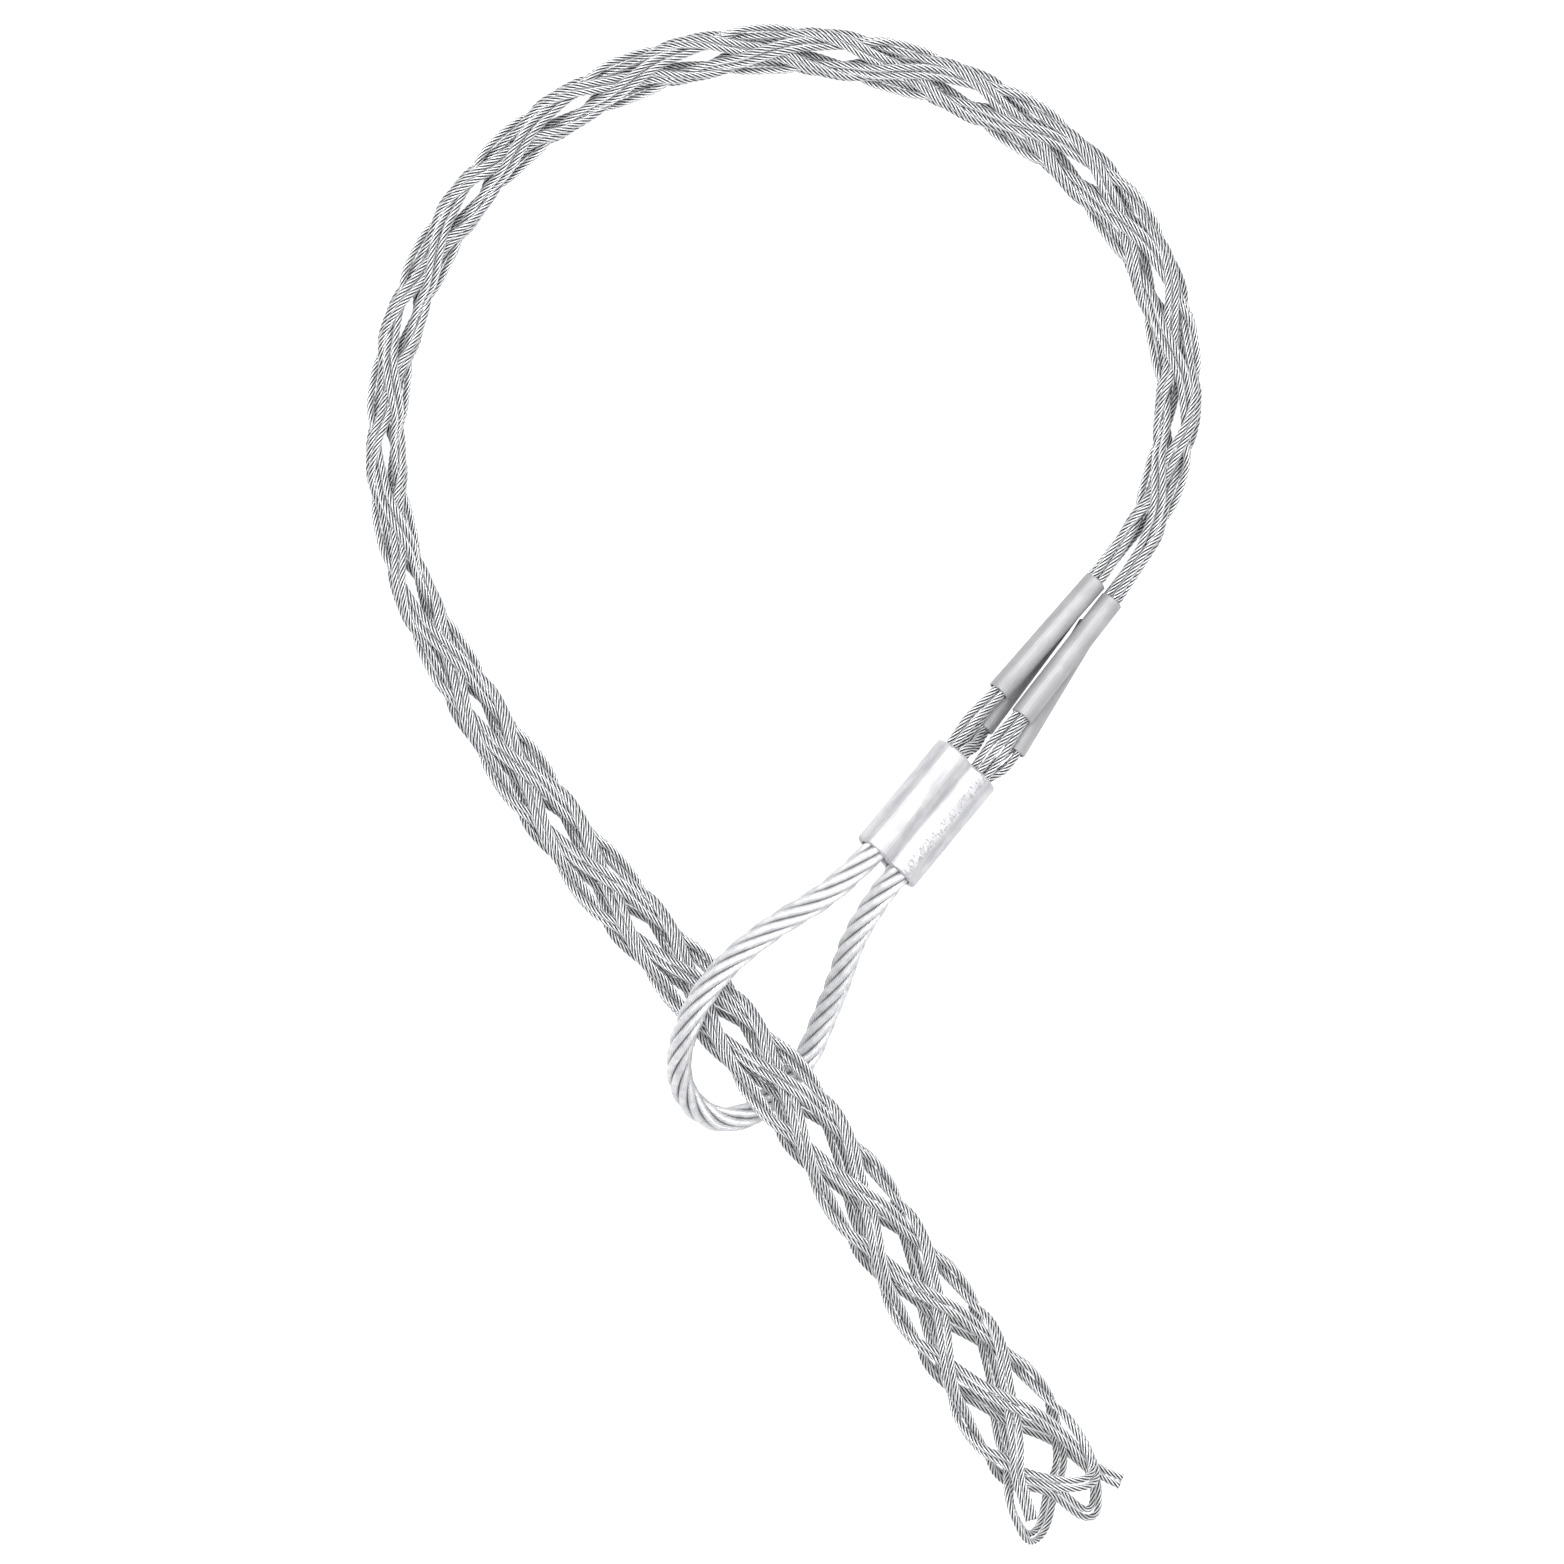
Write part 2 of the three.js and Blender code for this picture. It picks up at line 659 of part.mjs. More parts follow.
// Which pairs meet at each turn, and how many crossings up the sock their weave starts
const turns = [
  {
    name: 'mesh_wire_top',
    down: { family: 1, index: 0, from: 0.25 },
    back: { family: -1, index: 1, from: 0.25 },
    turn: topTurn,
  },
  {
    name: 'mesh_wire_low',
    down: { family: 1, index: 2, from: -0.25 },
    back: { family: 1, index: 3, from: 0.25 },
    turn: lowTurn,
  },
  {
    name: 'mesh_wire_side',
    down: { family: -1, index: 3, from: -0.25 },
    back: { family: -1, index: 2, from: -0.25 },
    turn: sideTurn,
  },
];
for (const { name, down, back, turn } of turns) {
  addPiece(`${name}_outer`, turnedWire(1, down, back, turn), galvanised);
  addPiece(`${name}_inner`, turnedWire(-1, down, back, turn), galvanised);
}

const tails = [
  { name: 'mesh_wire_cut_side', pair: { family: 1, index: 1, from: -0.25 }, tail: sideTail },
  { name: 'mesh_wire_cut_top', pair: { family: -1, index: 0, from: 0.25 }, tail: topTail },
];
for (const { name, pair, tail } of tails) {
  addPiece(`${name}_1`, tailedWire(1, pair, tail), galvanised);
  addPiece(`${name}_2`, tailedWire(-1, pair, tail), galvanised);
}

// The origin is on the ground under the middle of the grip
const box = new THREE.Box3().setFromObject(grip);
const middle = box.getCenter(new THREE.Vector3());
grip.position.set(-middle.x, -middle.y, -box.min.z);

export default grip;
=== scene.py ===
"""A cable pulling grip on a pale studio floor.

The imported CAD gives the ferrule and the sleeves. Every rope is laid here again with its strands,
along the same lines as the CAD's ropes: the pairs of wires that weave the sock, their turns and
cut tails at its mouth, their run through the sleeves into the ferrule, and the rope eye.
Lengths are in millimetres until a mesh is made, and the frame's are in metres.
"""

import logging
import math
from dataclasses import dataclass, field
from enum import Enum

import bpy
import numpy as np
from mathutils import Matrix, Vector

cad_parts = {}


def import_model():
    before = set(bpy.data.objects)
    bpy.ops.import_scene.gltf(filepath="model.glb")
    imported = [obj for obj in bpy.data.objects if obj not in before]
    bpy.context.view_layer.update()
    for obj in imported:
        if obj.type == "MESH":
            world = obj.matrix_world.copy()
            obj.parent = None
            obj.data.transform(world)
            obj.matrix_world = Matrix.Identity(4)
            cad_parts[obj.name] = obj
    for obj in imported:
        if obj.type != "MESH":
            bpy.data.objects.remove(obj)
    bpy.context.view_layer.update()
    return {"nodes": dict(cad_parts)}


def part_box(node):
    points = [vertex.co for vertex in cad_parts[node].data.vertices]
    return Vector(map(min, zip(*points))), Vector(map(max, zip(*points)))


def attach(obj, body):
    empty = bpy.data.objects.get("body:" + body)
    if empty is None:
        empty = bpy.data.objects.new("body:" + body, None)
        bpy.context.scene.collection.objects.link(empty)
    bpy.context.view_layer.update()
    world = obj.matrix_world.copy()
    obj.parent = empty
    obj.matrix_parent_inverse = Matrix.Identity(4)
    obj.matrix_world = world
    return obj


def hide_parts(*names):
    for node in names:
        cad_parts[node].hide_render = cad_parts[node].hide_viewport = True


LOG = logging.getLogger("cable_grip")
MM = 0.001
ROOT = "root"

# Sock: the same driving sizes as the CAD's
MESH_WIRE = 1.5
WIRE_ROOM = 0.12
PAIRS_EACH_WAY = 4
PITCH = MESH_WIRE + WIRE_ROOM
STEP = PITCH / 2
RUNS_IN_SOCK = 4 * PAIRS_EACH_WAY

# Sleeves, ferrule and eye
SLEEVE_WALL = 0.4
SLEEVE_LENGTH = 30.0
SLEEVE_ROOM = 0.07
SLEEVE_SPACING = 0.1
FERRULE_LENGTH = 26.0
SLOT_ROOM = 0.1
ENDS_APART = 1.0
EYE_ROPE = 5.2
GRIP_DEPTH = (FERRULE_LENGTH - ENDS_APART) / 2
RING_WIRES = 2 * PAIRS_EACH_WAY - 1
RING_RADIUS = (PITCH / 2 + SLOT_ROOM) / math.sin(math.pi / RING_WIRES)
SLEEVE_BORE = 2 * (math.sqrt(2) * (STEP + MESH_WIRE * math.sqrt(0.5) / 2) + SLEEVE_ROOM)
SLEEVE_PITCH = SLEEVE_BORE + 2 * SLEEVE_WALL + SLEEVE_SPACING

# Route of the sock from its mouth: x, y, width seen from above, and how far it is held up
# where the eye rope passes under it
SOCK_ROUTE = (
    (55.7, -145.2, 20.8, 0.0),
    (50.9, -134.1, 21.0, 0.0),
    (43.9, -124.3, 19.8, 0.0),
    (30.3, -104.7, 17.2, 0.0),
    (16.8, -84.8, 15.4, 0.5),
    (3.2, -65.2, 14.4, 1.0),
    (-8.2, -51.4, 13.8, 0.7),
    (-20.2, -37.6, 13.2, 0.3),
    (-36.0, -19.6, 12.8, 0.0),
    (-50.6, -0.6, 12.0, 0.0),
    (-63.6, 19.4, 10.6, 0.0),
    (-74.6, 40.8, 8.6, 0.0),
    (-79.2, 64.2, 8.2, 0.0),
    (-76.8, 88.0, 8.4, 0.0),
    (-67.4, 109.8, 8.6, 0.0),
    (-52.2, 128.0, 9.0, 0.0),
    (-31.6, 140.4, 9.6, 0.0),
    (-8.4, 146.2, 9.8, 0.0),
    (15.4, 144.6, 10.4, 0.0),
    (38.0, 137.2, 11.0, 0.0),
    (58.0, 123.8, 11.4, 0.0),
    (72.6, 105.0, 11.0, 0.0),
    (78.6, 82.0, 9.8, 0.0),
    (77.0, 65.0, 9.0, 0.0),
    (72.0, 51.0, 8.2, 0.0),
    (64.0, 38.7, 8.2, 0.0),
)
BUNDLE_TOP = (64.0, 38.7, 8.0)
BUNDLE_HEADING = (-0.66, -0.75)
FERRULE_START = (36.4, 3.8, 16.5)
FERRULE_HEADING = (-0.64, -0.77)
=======
[Set problem]: Would you quote everything above from the line containing "name, down, back, turn" down to the line containing "from mathutils import Matrix, Vector"? Include both of those lines and nothing else.

[Task response]:
for (const { name, down, back, turn } of turns) {
  addPiece(`${name}_outer`, turnedWire(1, down, back, turn), galvanised);
  addPiece(`${name}_inner`, turnedWire(-1, down, back, turn), galvanised);
}

const tails = [
  { name: 'mesh_wire_cut_side', pair: { family: 1, index: 1, from: -0.25 }, tail: sideTail },
  { name: 'mesh_wire_cut_top', pair: { family: -1, index: 0, from: 0.25 }, tail: topTail },
];
for (const { name, pair, tail } of tails) {
  addPiece(`${name}_1`, tailedWire(1, pair, tail), galvanised);
  addPiece(`${name}_2`, tailedWire(-1, pair, tail), galvanised);
}

// The origin is on the ground under the middle of the grip
const box = new THREE.Box3().setFromObject(grip);
const middle = box.getCenter(new THREE.Vector3());
grip.position.set(-middle.x, -middle.y, -box.min.z);

export default grip;
=== scene.py ===
"""A cable pulling grip on a pale studio floor.

The imported CAD gives the ferrule and the sleeves. Every rope is laid here again with its strands,
along the same lines as the CAD's ropes: the pairs of wires that weave the sock, their turns and
cut tails at its mouth, their run through the sleeves into the ferrule, and the rope eye.
Lengths are in millimetres until a mesh is made, and the frame's are in metres.
"""

import logging
import math
from dataclasses import dataclass, field
from enum import Enum

import bpy
import numpy as np
from mathutils import Matrix, Vector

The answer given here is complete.